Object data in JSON
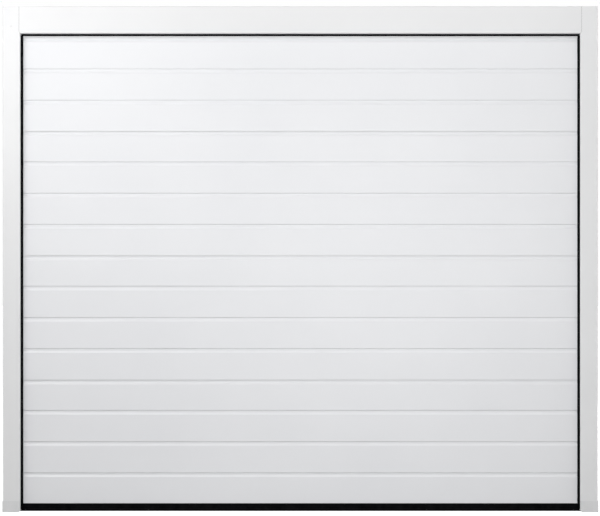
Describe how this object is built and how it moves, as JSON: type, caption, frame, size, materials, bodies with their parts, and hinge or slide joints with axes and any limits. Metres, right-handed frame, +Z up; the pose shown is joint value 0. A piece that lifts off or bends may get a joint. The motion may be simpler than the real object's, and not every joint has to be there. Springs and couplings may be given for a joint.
{
  "type": "sectional garage door",
  "caption": "Closed overhead sectional garage door: ribbed sandwich leaf in a white steel frame, with tracks, hinges, rollers, lift cables and tension springs.",
  "frame": {"origin": "middle of the header panel's front face; the floor is 2.1985 m below it", "axes": "+X to the right seen from outside, along the door's width; +Y from outside to inside, along the level tracks; +Z up"},
  "size_m": [2.662, 2.56, 2.38],
  "materials": {
    "white_paint": "semi-gloss powder coat",
    "leaf_paint": "satin coil-coated steel skin, finely embossed",
    "white_plastic": "satin moulded",
    "rubber": "matt black",
    "rail": "mill finish",
    "zinc": "galvanised",
    "hinge_zinc": "bright zinc plated",
    "steel": "turned, bright",
    "nylon": "natural nylon",
    "spring_steel": "oiled, dark",
    "cable": "stranded, galvanised"
  },
  "bodies": {
    "root": {"jamb_left": "white_paint", "jamb_right": "white_paint", "jamb_return_left": "white_paint", "jamb_return_right": "white_paint", "jamb_wall_left": "white_paint", "jamb_wall_right": "white_paint", "header_panel": "white_paint", "header_return": "white_paint", "header_flange": "white_paint", "header_lips": "white_paint", "section_1": "leaf_paint", "section_2": "leaf_paint", "section_3": "leaf_paint", "section_4": "leaf_paint", "frame_feet": "white_plastic", "side_seal_left": "rubber", "side_seal_right": "rubber", "head_seal": "rubber", "bottom_seal": "rubber", "bottom_rail": "rail", "end_caps_left": "zinc", "end_caps_right": "zinc", "vertical_track_left": "zinc", "vertical_track_right": "zinc", "curved_track_left": "zinc", "curved_track_right": "zinc", "horizontal_track_left": "zinc", "horizontal_track_right": "zinc", "upper_track_left": "zinc", "upper_track_right": "zinc", "track_brackets": "zinc", "corner_plate_left": "zinc", "corner_plate_right": "zinc", "rear_cross_bar": "zinc", "ceiling_hangers": "zinc", "spring_anchors": "zinc", "lower_hinge_leaves": "hinge_zinc", "upper_hinge_leaves": "hinge_zinc", "side_hinge_carriers_left": "hinge_zinc", "side_hinge_carriers_right": "hinge_zinc", "bottom_brackets": "hinge_zinc", "top_brackets": "hinge_zinc", "pulley_blocks": "hinge_zinc", "hinge_pins": "steel", "roller_axles": "steel", "rollers_left": "nylon", "rollers_right": "nylon", "pulleys": "nylon", "spring_left": "spring_steel", "spring_right": "spring_steel", "lift_cable_left": "cable", "lift_cable_right": "cable"}
  },
  "joints": []
}
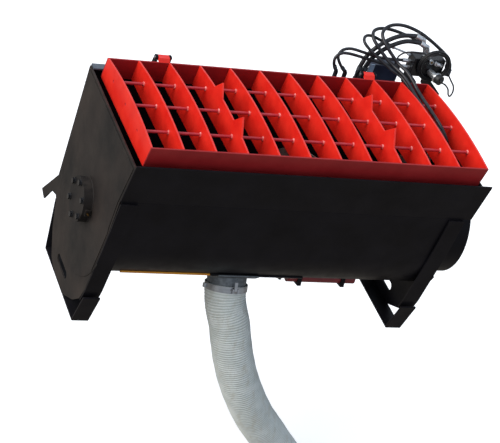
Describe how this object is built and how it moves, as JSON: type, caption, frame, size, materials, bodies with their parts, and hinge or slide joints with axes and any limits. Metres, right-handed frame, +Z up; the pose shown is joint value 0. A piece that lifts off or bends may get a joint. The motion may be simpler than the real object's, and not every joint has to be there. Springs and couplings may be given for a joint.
{
  "type": "concrete mixing bucket",
  "caption": "Hydraulic concrete mixing bucket for a skid-steer loader: black trough with a mixing auger, red bag-splitting grate and a ribbed discharge hose.",
  "frame": {"origin": "middle of the loader mounting plane, at the face that rests on the loader's mounting plate", "axes": "+Y out of the mounting face towards the loader, +X along the auger to the drive end, +Z up"},
  "size_m": [1.969, 1.0273, 2.158],
  "materials": {
    "satin_black": "satin",
    "grate_red": "semi-gloss",
    "gloss_black_metal": "painted",
    "guard_yellow": "satin",
    "cylinder_red": "satin",
    "bare_steel": "worn",
    "galvanised_steel": "dull",
    "chromed_steel": "polished",
    "zinc_plate": "plated",
    "dark_pipe": "dark",
    "mixer_steel": "worn, cement stained",
    "hydraulic_rubber": "satin",
    "cable_jacket": "satin",
    "seal_rubber": "matt",
    "black_plastic": "matt",
    "box_plastic": "satin",
    "discharge_vinyl": "satin, ribbed",
    "brass": "plain"
  },
  "bodies": {
    "bucket": {"front_plate": "satin_black", "trough_shell": "satin_black", "rear_plate": "satin_black", "left_end_plate": "satin_black", "right_end_plate": "satin_black", "end_doublers": "satin_black", "skids": "satin_black", "leg_flanges": "satin_black", "mount_plate": "satin_black", "mount_lip": "satin_black", "mount_ribs": "satin_black", "drive_cover": "satin_black", "valve_bracket": "satin_black", "hinge_brackets": "satin_black", "grate_ledges": "satin_black", "barrel_bracket": "satin_black", "gate_guides": "satin_black", "hinge_rail": "satin_black", "bearing_cover": "gloss_black_metal", "flange_bolts": "gloss_black_metal", "drive_motor": "gloss_black_metal", "valve_block": "gloss_black_metal", "guide_extensions": "guard_yellow", "gate_barrel": "cylinder_red", "shaft_bearing": "bare_steel", "hinge_pins": "bare_steel", "hose_clamp": "bare_steel", "outlet_spigot": "galvanised_steel", "valve_fittings": "zinc_plate", "solenoid": "zinc_plate", "box_bracket": "zinc_plate", "steel_pipes": "dark_pipe", "loader_hose_a": "hydraulic_rubber", "loader_hose_b": "hydraulic_rubber", "loader_hose_c": "hydraulic_rubber", "gate_hose_a": "hydraulic_rubber", "gate_hose_b": "hydraulic_rubber", "motor_hose_a": "hydraulic_rubber", "motor_hose_b": "hydraulic_rubber", "cable_coil": "cable_jacket", "control_cable": "cable_jacket", "shaft_seals": "seal_rubber", "solenoid_cap": "black_plastic", "control_box": "box_plastic", "discharge_hose": "discharge_vinyl", "grease_nipple": "brass"},
    "auger": {"auger_shaft": "mixer_steel", "auger_flights": "mixer_steel", "flight_arms": "mixer_steel", "drive_coupling": "bare_steel"},
    "grate": {"grate_long_bars": "grate_red", "grate_end_bars": "grate_red", "grate_slats": "grate_red", "toothed_slats": "grate_red", "grate_rods": "grate_red", "hinge_knuckles": "grate_red", "quick_couplers": "zinc_plate"},
    "gate": {"gate_plate": "bare_steel", "gate_rod": "chromed_steel"},
    "lever": {"clamp_lever": "bare_steel"}
  },
  "joints": [
    {"name": "auger_spin", "type": "hinge", "parent": "bucket", "child": "auger", "pos_m": [0, -0.399, 0.34], "axis": [1, 0, 0], "continuous": true},
    {"name": "grate_hinge", "type": "hinge", "parent": "bucket", "child": "grate", "pos_m": [0, -0.039, 0.896], "axis": [-1, 0, 0], "range_deg": [0, 85], "deforming": ["loader_hose_a", "loader_hose_b", "loader_hose_c"]},
    {"name": "gate_slide", "type": "slide", "parent": "bucket", "child": "gate", "axis": [-1, 0, 0], "range_m": [0, 0.2]},
    {"name": "clamp_latch", "type": "hinge", "parent": "bucket", "child": "lever", "pos_m": [-0.135, -0.66152, 0.04203], "axis": [1, 0, 0], "range_deg": [0, 110]}
  ]
}
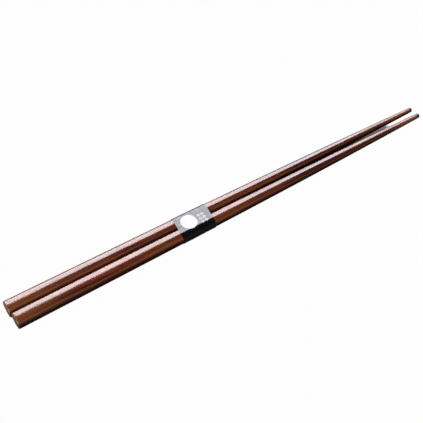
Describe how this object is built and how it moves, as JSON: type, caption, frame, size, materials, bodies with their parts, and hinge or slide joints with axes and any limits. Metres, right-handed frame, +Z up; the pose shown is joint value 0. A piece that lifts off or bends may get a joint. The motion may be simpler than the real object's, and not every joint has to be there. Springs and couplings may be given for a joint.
{
  "type": "pair of chopsticks in a band",
  "caption": "Tapered eight-sided wooden chopsticks lying side by side, held together near the middle by a folded paper band; for picking up food.",
  "frame": {"origin": "middle of the pair's length and width, at the height of the band's underside on the table", "axes": "+X along the pair from the heads to the tips, +Y across it from the front stick to the back one, +Z up"},
  "size_m": [0.2355, 0.017, 0.0091],
  "materials": {
    "wood": "dark reddish-brown hardwood under a clear gloss lacquer",
    "band_paper": "black coated paper with a gloss surface and plain white print"
  },
  "bodies": {
    "root": {"back_chopstick": "wood", "front_chopstick": "wood", "paper_band": "band_paper"}
  },
  "joints": []
}
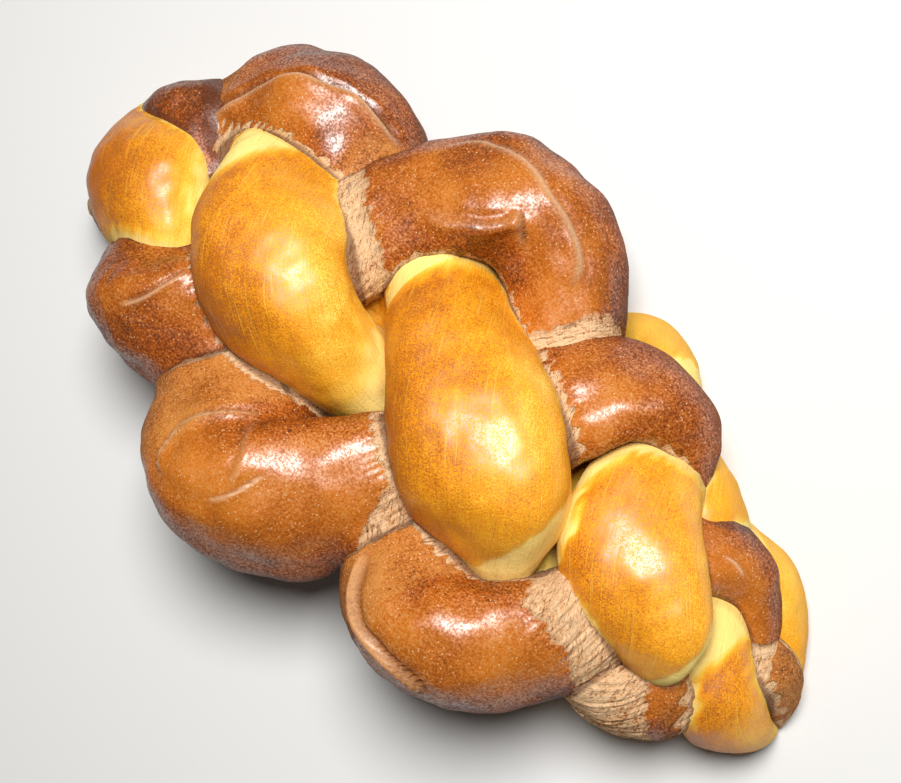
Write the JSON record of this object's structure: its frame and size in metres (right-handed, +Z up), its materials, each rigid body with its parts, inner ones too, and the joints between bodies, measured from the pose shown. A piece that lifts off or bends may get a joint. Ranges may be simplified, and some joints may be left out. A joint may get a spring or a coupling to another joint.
{
  "type": "braided loaf",
  "caption": "Plaited bread loaf: egg-washed golden ropes of dough crossed over and under cocoa ropes, fat in the middle, pinched at both ends, resting on its flat underside.",
  "frame": {"origin": "middle of the loaf's box, on the flat underside that it rests on", "axes": "+X along the loaf towards its thinner end, +Y to its right side seen from above with the thin end at the front of +X, +Z up"},
  "size_m": [0.3236, 0.1768, 0.0915],
  "materials": {
    "crust": "baked crust under egg wash, satin"
  },
  "bodies": {
    "root": {"loaf": "crust"}
  },
  "joints": []
}
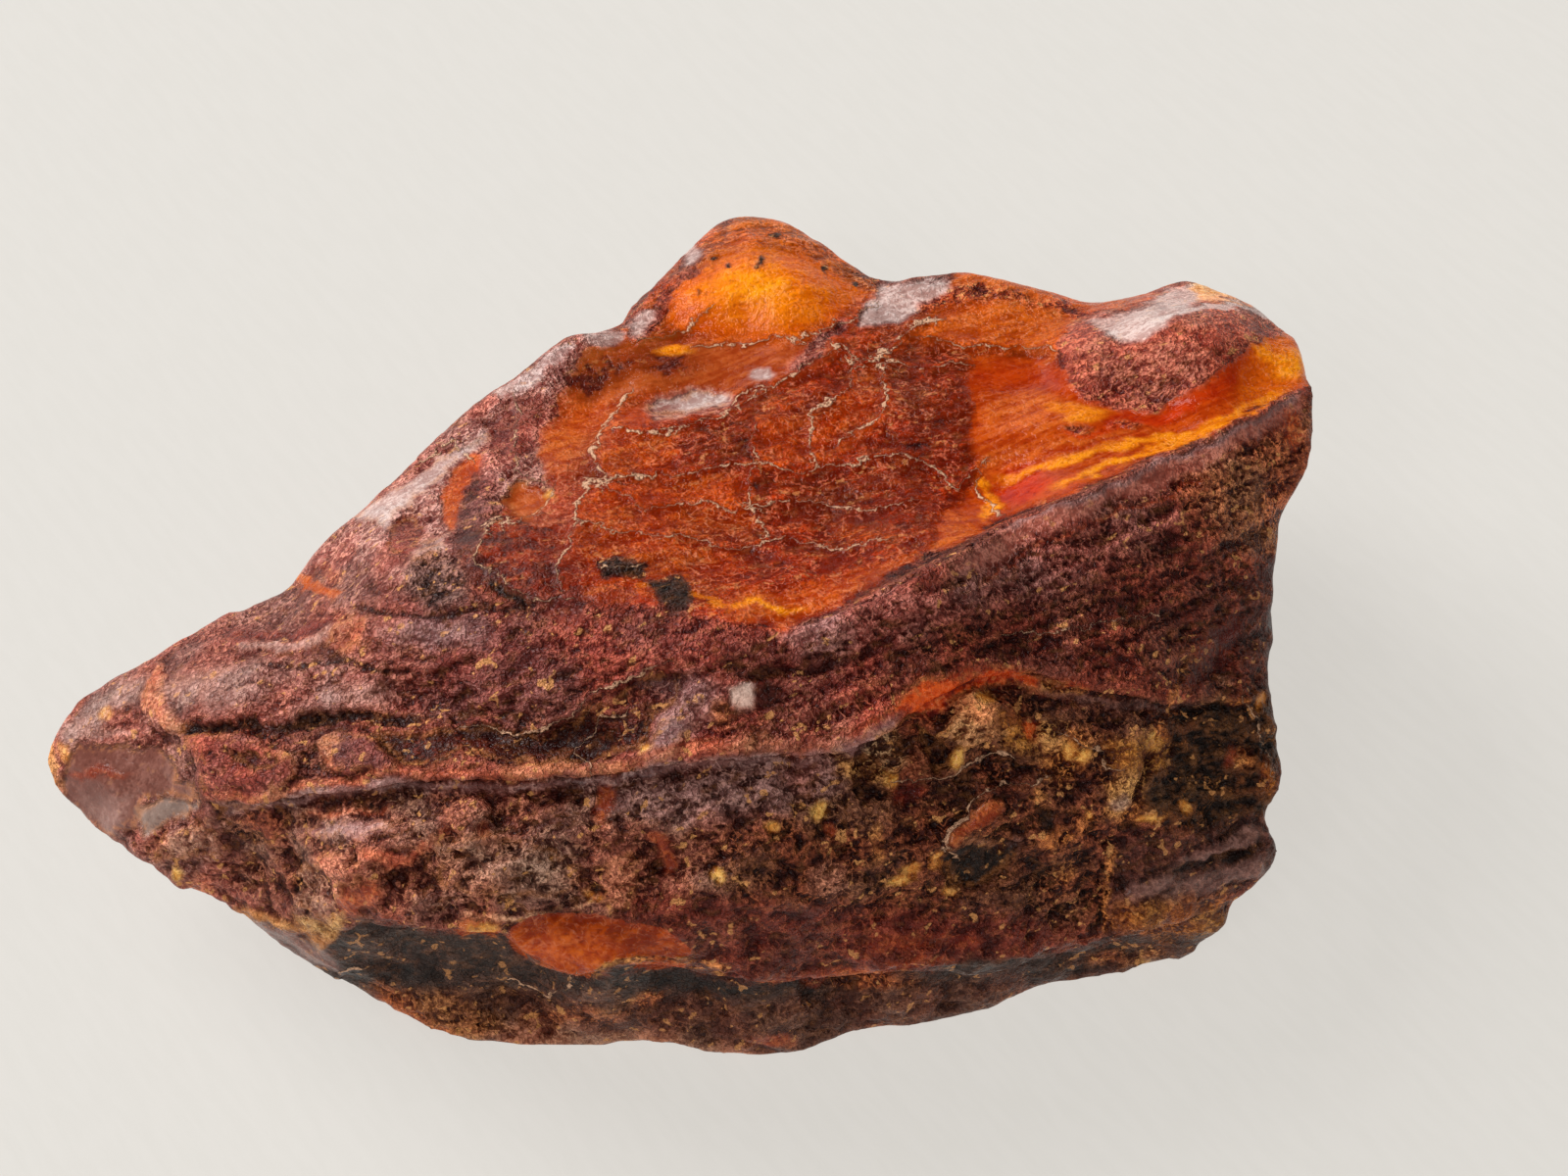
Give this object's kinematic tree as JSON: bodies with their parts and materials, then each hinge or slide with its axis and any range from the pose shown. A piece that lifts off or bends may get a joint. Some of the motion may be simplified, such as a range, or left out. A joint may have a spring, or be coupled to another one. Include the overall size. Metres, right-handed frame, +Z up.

## Aim
Show the lines of the data that hold the word "from".

## Finished answer
  "frame": {"origin": "middle of the header panel's front face; the floor is 2.1985 m below it", "axes": "+X to the right seen from outside, along the door's width; +Y from outside to inside, along the level tracks; +Z up"},
  "frame": {"origin": "middle of the pair's length and width, at the height of the band's underside on the table", "axes": "+X along the pair from the heads to the tips, +Y across it from the front stick to the back one, +Z up"},
Write the JSON record of this object's structure: its frame and size in metres (right-handed, +Z up), its materials, each rigid body with its parts, inner ones too, and the joints between bodies, measured from the pose shown. A piece that lifts off or bends may get a joint. Ranges may be simplified, and some joints may be left out. A joint may get a spring or a coupling to another joint.
  "frame": {"origin": "middle of the loaf's box, on the flat underside that it rests on", "axes": "+X along the loaf towards its thinner end, +Y to its right side seen from above with the thin end at the front of +X, +Z up"},
Give this object's kinematic tree as JSON: bodies with their parts and materials, then each hinge or slide with its axis and any range from the pose shown. A piece that lifts off or bends may get a joint. Some of the motion may be simplified, such as a range, or left out. A joint may have a spring, or be coupled to another one. Include the overall size. Metres, right-handed frame, +Z up.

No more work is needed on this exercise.